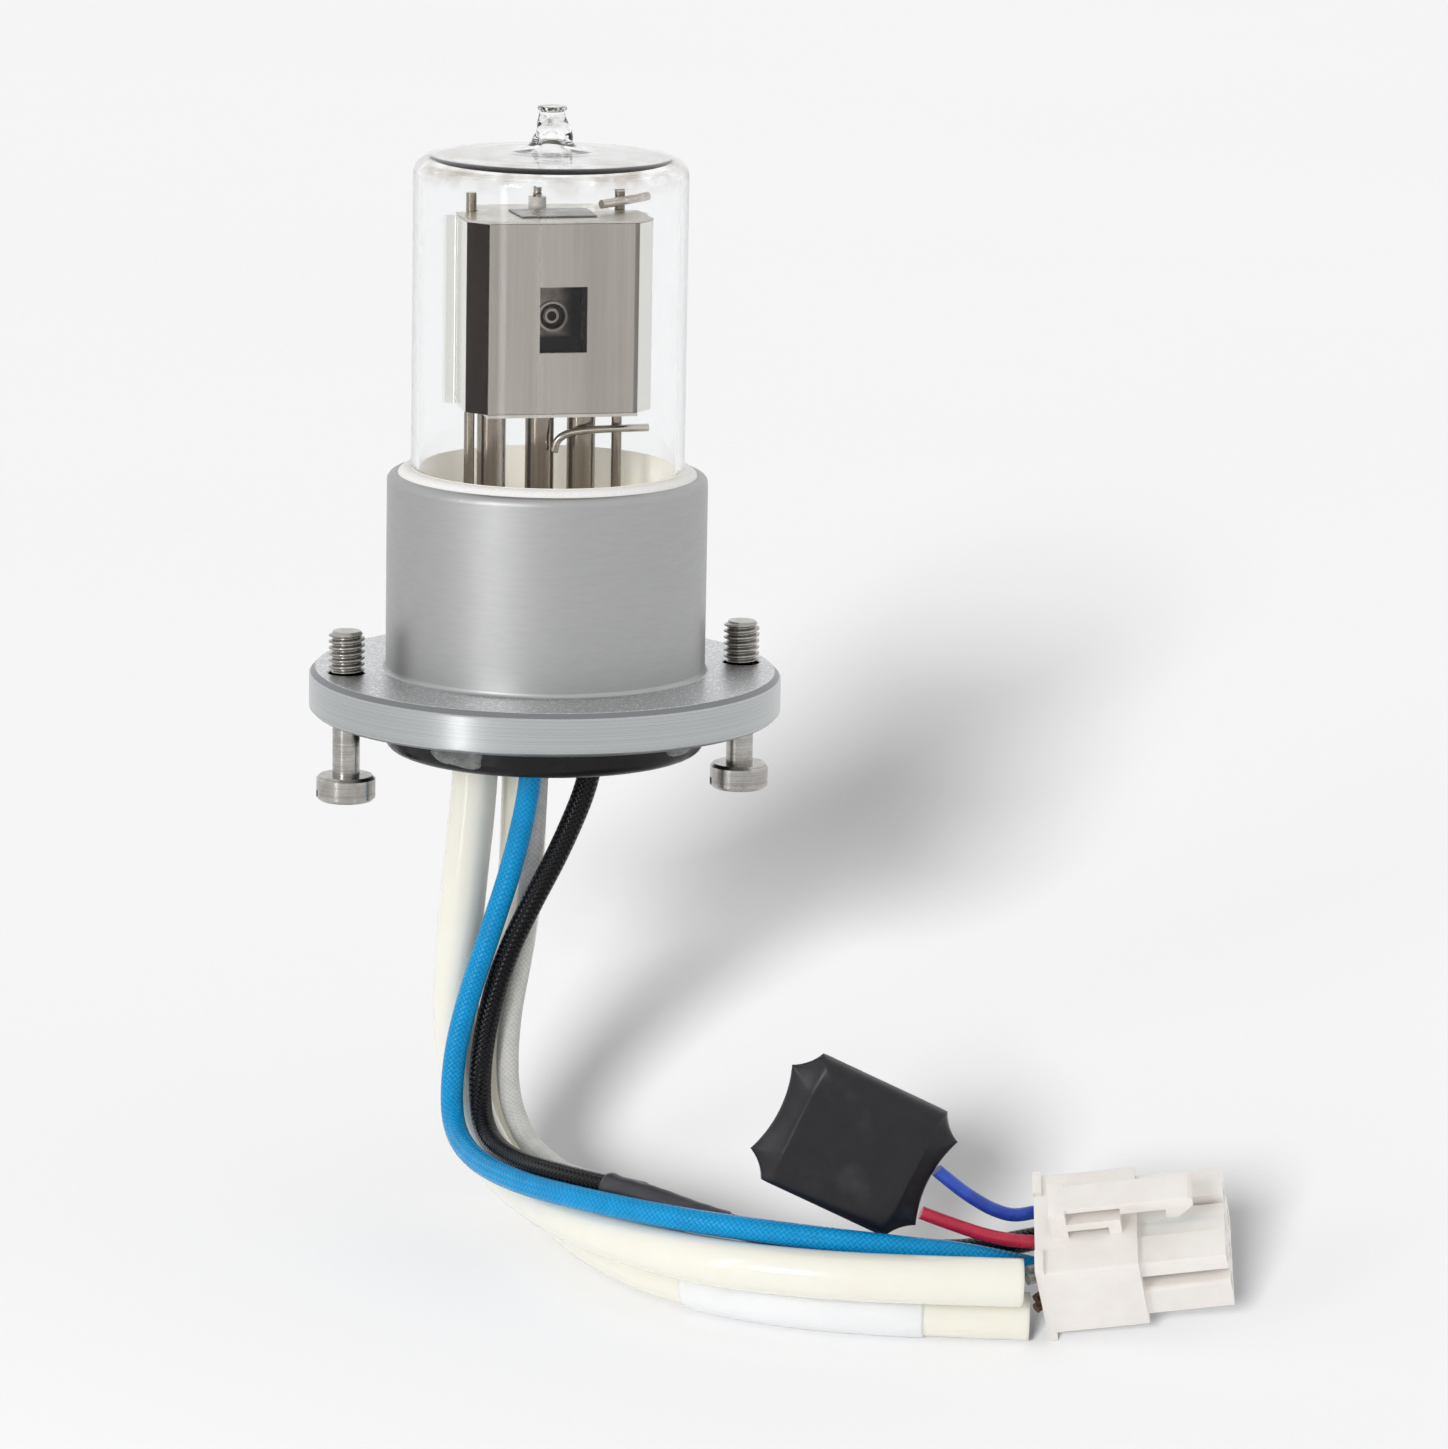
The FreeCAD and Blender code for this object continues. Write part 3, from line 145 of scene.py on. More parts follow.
def lathe(profile, columns, ripple):
    """Points r cos a, r sin a, z for each (r, z) of a profile; ripple(a, r, z) is a factor on r."""
    profile = np.asarray(profile, float)
    angle = np.linspace(0, 2 * math.pi, columns, endpoint=False)
    radius = np.repeat(profile[:, :1], columns, axis=1)
    height = np.repeat(profile[:, 1:], columns, axis=1)
    radius = radius * ripple(angle[None, :], radius, height)
    return np.stack([radius * np.cos(angle), radius * np.sin(angle), height], axis=-1)


def close_up(piece, merge=0.0005, matrix=None):
    """Merge doubled points at poles and seams, face all outward, place it and shade it smooth."""
    shape = bmesh.new()
    shape.from_mesh(piece.data)
    bmesh.ops.remove_doubles(shape, verts=shape.verts, dist=merge * MM)
    bmesh.ops.recalc_face_normals(shape, faces=shape.faces)
    if matrix is not None:
        bmesh.ops.transform(shape, matrix=matrix, verts=shape.verts)
    shape.to_mesh(piece.data)
    shape.free()
    piece.data.shade_smooth()
    return piece


def face_centres(piece):
    """Middle of each face in millimetres, one row a face."""
    centres = np.empty(len(piece.data.polygons) * 3)
    piece.data.polygons.foreach_get("center", centres)
    return centres.reshape(-1, 3) / MM


def hump(value, middle, width):
    """Bell curve: 1 at its middle, near 0 two widths away."""
    return np.exp(-((value - middle) / width) ** 2)


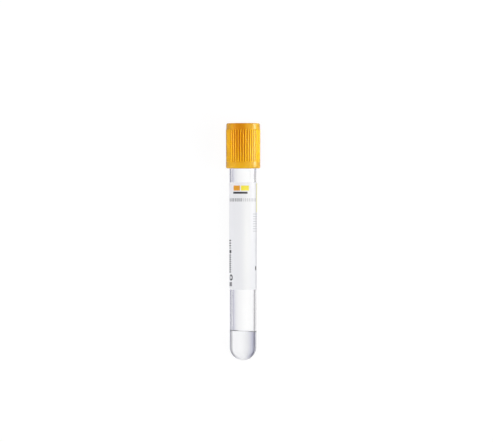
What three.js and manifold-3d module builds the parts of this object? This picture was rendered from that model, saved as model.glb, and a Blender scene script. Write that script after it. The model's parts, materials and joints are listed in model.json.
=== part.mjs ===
// A blood collection tube with separator gel, lying on a flat surface.
//
// A clear round-ended plastic tube carries a paper label and holds a plug of gel in its round end. A closure
// shuts its open end: a rubber stopper held inside a ribbed plastic cap, pulled off together along the tube.
// The cap is wider than the tube, so the tube rests on its round end and on the cap's lower rim, and its axis
// rises a little towards the cap.
//
// Every piece is first made upright on its own axis, which is +Y, with height 0 at the tip of the round end and
// +Z as the side that faces up once it lies down. The group at the end tips them all over together.
// Lengths are in millimetres.
import * as THREE from "three";
import { mergeVertices } from "three/addons/utils/BufferGeometryUtils.js";
import Module from "manifold-3d";

const wasm = await Module();
wasm.setup();

// ---- Driving dimensions ------------------------------------------------------------------------------------

const TURN = 2 * Math.PI;
const TOUCH = 0.05; // clearance between two pieces that bear on each other
const SEGMENTS = 48; // facets round a plain turned piece

const tubeSize = {
  length: 100, // tip of the round end to the rim
  rimRadius: 6.19, // outside
  endRadius: 6.05, // outside, and the radius of the round end
  rimWall: 0.95,
  endWall: 1.2,
  lip: 0.3, // rounding of the rim's outer edge
};

const gelSize = {
  height: 13, // tip of the tube to the middle of the gel's surface
  creep: 1.0, // how far the surface climbs the wall
  creepWidth: 1.1,
  slope: 0.09, // rise over run of the surface, which was poured a little out of level
};

const labelSize = {
  low: 31.9,
  high: 80.3,
  thickness: 0.1,
  corner: 1.2,
  windowAngle: THREE.MathUtils.degToRad(62), // the strip of tube that the label leaves bare
  windowMiddle: THREE.MathUtils.degToRad(-136), // from the side that faces up
};

const stopperSize = {
  flangeRadius: 6.4,
  flangeHeight: 3.2,
  flangeChamfer: 0.25,
  dishRadius: 3.6, // the target that the needle goes through
  dishDepth: 0.85,
  plugLength: 8.5,
  sealLength: 1.1, // height of one sealing ring
  sealRelief: 0.22, // how far the plug is cut back between its rings
  leadIn: 0.7,
  hollowRadius: 2.7,
  membrane: 3.6, // rubber left over the hollow
};

const capSize = {
  low: 86.6,
  high: 107,
  ribs: 42,
  ribRadius: 7.79, // over the ribs at their upper end
  ribRadiusLow: 7.7,
  grooveRadius: 7.36,
  ribLow: 89.4,
  ribHigh: 104.3,
  ribShare: 0.42, // a rib's width over the pitch, at its crest
  grooveShare: 0.26, // the groove's floor over the pitch
  ribRun: 0.45, // length over which a rib and a groove fade into the bands
  lowBandRadius: 7.76,
  highBandRadius: 7.66,
  topRadius: 7.58,
  edge: 0.6, // rounding of the outer edges
  wall: 0.91, // from the groove's floor to the inside
  topWall: 1.3,
  wellRadius: 4.1,
  wellEdge: 0.3,
  collarWall: 0.8,
  beadHeight: 1.0, // the snap bead under the stopper's flange
  beadRise: 0.18,
  mouthChamfer: 0.3,
};

// ---- Derived dimensions ------------------------------------------------------------------------------------

// Outer and inner radius of the tube's straight part at a height: both draft from the rim to the round end.
const draft = (height) => (height - tubeSize.endRadius) / (tubeSize.length - tubeSize.endRadius);
const outside = (height) => THREE.MathUtils.lerp(tubeSize.endRadius, tubeSize.rimRadius, draft(height));
const endBore = tubeSize.endRadius - tubeSize.endWall;
const rimBore = tubeSize.rimRadius - tubeSize.rimWall;
const bore = (height) => THREE.MathUtils.lerp(endBore, rimBore, draft(height));

const flangeLow = tubeSize.length + TOUCH;
const flangeHigh = flangeLow + stopperSize.flangeHeight;
const capBore = capSize.grooveRadius - capSize.wall;

// ---- Shared ways of making a solid -------------------------------------------------------------------------

const point = (radius, height) => new THREE.Vector2(radius, height);

// Points of a quarter or other part of a circle in a profile, from one angle to another.
function arc(radius, height, size, from, to, steps) {
  const curve = new THREE.EllipseCurve(radius, height, size, size, from, to, to < from);
  return curve.getPoints(steps);
}

// A turned piece. Half a facet of turn puts a flat facet underneath when the piece lies down.
function turned(profile) {
  return new THREE.LatheGeometry(profile, SEGMENTS, Math.PI / SEGMENTS);
}

// A closed surface through sections of equal count, each a loop of points, with its first and last loops capped.
function lofted(sections) {
  const count = sections[0].length;
  const points = sections.flat();
  const middle = (loop) => loop.reduce((sum, p) => sum.add(p), new THREE.Vector3()).divideScalar(count);
  points.push(middle(sections[0]), middle(sections[sections.length - 1]));
  const faces = [];
  for (let i = 0; i < count; i++) {
    const next = (i + 1) % count;
    for (let ring = 0; ring + 1 < sections.length; ring++) {
      const low = ring * count;
      const high = low + count;
      faces.push(low + i, low + next, high + next, low + i, high + next, high + i);
    }
    const last = (sections.length - 1) * count;
    faces.push(points.length - 2, next, i, points.length - 1, last + i, last + next);
  }
  return new THREE.BufferGeometry().setFromPoints(points).setIndex(faces);
}

// A mesh geometry as a solid for cutting.
function solid(geometry) {
  const bare = geometry.clone();
  bare.deleteAttribute("normal");
  bare.deleteAttribute("uv");
  const merged = mergeVertices(bare, 1e-4);
  return new wasm.Manifold(
    new wasm.Mesh({
      numProp: 3,
      vertProperties: merged.attributes.position.array,
      triVerts: new Uint32Array(merged.index.array),
    }),
  );
}

// A cut solid as a mesh geometry again.
function geometryOf(cut) {
  const { vertProperties, triVerts } = cut.getMesh();
  return new THREE.BufferGeometry()
    .setAttribute("position", new THREE.BufferAttribute(vertProperties, 3))
    .setIndex(new THREE.BufferAttribute(triVerts, 1));
}

// ---- The pieces --------------------------------------------------------------------------------------------

// The tube: one moulding, drafted inside and out, with a hemispherical end and a rounded rim.
function tubeGeometry() {
  const { length, endRadius, rimRadius, lip } = tubeSize;
  return turned([
    ...arc(0, endRadius, endRadius, -Math.PI / 2, 0, 9),
    ...arc(rimRadius - lip, length - lip, lip, 0, Math.PI / 2, 3),
    point(rimBore + lip / 2, length),
    point(rimBore, length - lip / 2),
    ...arc(0, endRadius, endBore, 0, -Math.PI / 2, 9),
  ]);
}

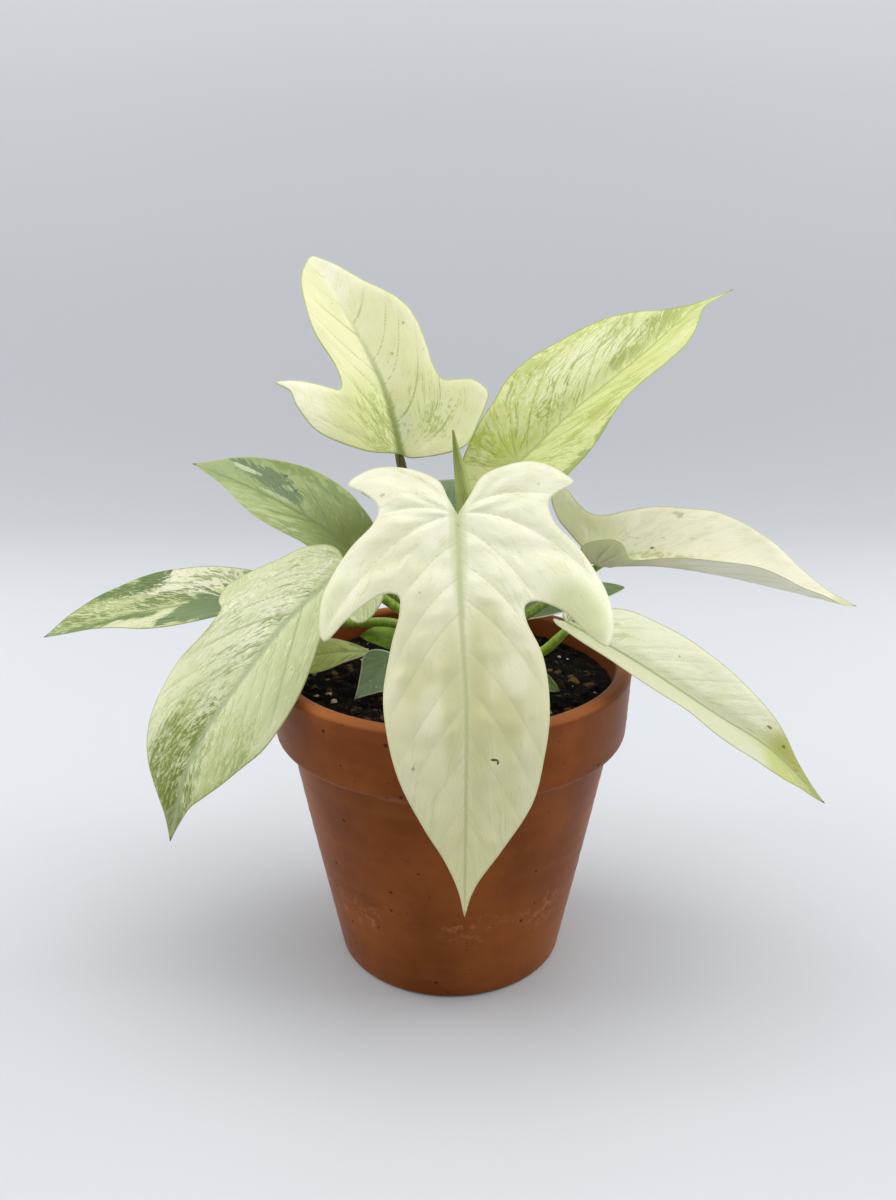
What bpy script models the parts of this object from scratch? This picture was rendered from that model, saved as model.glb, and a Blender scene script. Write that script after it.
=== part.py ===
"""A young florida ghost philodendron in a round clay pot, at its real size.

The pot, the soil, the short stem, each leaf stalk and each leaf blade are separate solids. A blade is
a flat outline bent over its own midrib: the halves rise from the midrib in a shallow V and curl back
towards their edges. Run it with blender --background --python part.py, or from the text editor.
The front of the plant faces -Y, and the pot stands on z = 0 with its axis at x = y = 0.
"""

from math import cos, pi, radians, sin

import bmesh
import bpy
from mathutils import Matrix, Vector
from mathutils.geometry import delaunay_2d_cdt

MM = 0.001
GAP = 0.3  # clearance between pieces that touch, mm

# The clay pot, mm
POT_HEIGHT = 115.0
RIM_RADIUS = 65.0
RIM_LOW_RADIUS = 64.1
RIM_LOW = 88.5  # height of the rim's lower edge
RIM_WALL = 6.0
RIM_ROUND = 3.7  # height of the rounding under the rim
LIP = 2.2  # rounding of the rim's top
BODY_TOP_RADIUS = 59.0
BASE_RADIUS = 42.5
BASE_ROUND = 2.0
BODY_WALL = 6.0
LEDGE_RISE = 5.0  # inside, the wall steps out from this far above the rim's lower edge
LEDGE_DROP = 4.0  # down to this far below it
LEDGE_SETBACK = 1.2
FLOOR = 7.0
FLOOR_ROUND = 5.0
DRAIN_RADIUS = 9.0
DRAIN_BEVEL = 1.5
POT_STEPS = 56

# The soil, mm
SOIL_TOP = 106.5
SOIL_DOME = 1.0
SOIL_RELIEF = 0.8
SOIL_RINGS = 7
SOIL_STEPS = 40
SOIL_DRAFT_GAP = 0.6
SOIL_LOW_RING = 20.0
SOIL_FOOT = 8.0

# The stem and the rolled new leaf, mm
STEM_RADIUS = 5.0
STEM_FOOT = 72.0
STEM_TOP = 136.0
STEM_CROWN = 0.45  # share of the radius lost at the rounded top
STEM_JOINTS = 4
STEM_SWELL = 0.7
STEM_RINGS = 20
STEM_STEPS = 16
SPEAR_ROUTE = ((0.3, -0.8, 137.5), (1.2, -4.5, 152.0), (4.5, -11.0, 172.0), (0.7, -13.0, 198.5))
SPEAR_RADII = (2.4, 2.8, 3.1, 0.35)
SPEAR_STEPS = 10

# The leaves, mm
BLADE = 0.8
KEEL = 3.0  # the V of a blade opens over this width beside the midrib
EDGE_STEP = 4.2
GRID_STEP = 7.0
RIB_STEPS = 64
CURL_STEPS = 10
ROUTE_STEPS = 24
STALK_RADIUS = 1.7
STALK_TIP_RADIUS = 1.5
STALK_STEP = 7.0
STALK_REACH = 2.5  # a stalk ends under the midrib, this far past the blade's sinus
CROWN_LEAN = 2.76  # degrees by which the leaves below are leant back as one
CROWN_PIVOT = (0.0, 8.3, 75.1)

CLAY = (0.33, 0.12, 0.05)
EARTH = (0.02, 0.015, 0.01)
GREEN = (0.17, 0.26, 0.03)
CREAM = (0.80, 0.80, 0.56)
MINT = (0.62, 0.70, 0.42)
OLIVE = (0.30, 0.40, 0.14)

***

Objective: Using the entries above, return exactly the lines from the line with "What bpy script" to the line with "SOIL_FOOT = 8.0", counting both of those lines.

Task response:
What bpy script models the parts of this object from scratch? This picture was rendered from that model, saved as model.glb, and a Blender scene script. Write that script after it.
=== part.py ===
"""A young florida ghost philodendron in a round clay pot, at its real size.

The pot, the soil, the short stem, each leaf stalk and each leaf blade are separate solids. A blade is
a flat outline bent over its own midrib: the halves rise from the midrib in a shallow V and curl back
towards their edges. Run it with blender --background --python part.py, or from the text editor.
The front of the plant faces -Y, and the pot stands on z = 0 with its axis at x = y = 0.
"""

from math import cos, pi, radians, sin

import bmesh
import bpy
from mathutils import Matrix, Vector
from mathutils.geometry import delaunay_2d_cdt

MM = 0.001
GAP = 0.3  # clearance between pieces that touch, mm

# The clay pot, mm
POT_HEIGHT = 115.0
RIM_RADIUS = 65.0
RIM_LOW_RADIUS = 64.1
RIM_LOW = 88.5  # height of the rim's lower edge
RIM_WALL = 6.0
RIM_ROUND = 3.7  # height of the rounding under the rim
LIP = 2.2  # rounding of the rim's top
BODY_TOP_RADIUS = 59.0
BASE_RADIUS = 42.5
BASE_ROUND = 2.0
BODY_WALL = 6.0
LEDGE_RISE = 5.0  # inside, the wall steps out from this far above the rim's lower edge
LEDGE_DROP = 4.0  # down to this far below it
LEDGE_SETBACK = 1.2
FLOOR = 7.0
FLOOR_ROUND = 5.0
DRAIN_RADIUS = 9.0
DRAIN_BEVEL = 1.5
POT_STEPS = 56

# The soil, mm
SOIL_TOP = 106.5
SOIL_DOME = 1.0
SOIL_RELIEF = 0.8
SOIL_RINGS = 7
SOIL_STEPS = 40
SOIL_DRAFT_GAP = 0.6
SOIL_LOW_RING = 20.0
SOIL_FOOT = 8.0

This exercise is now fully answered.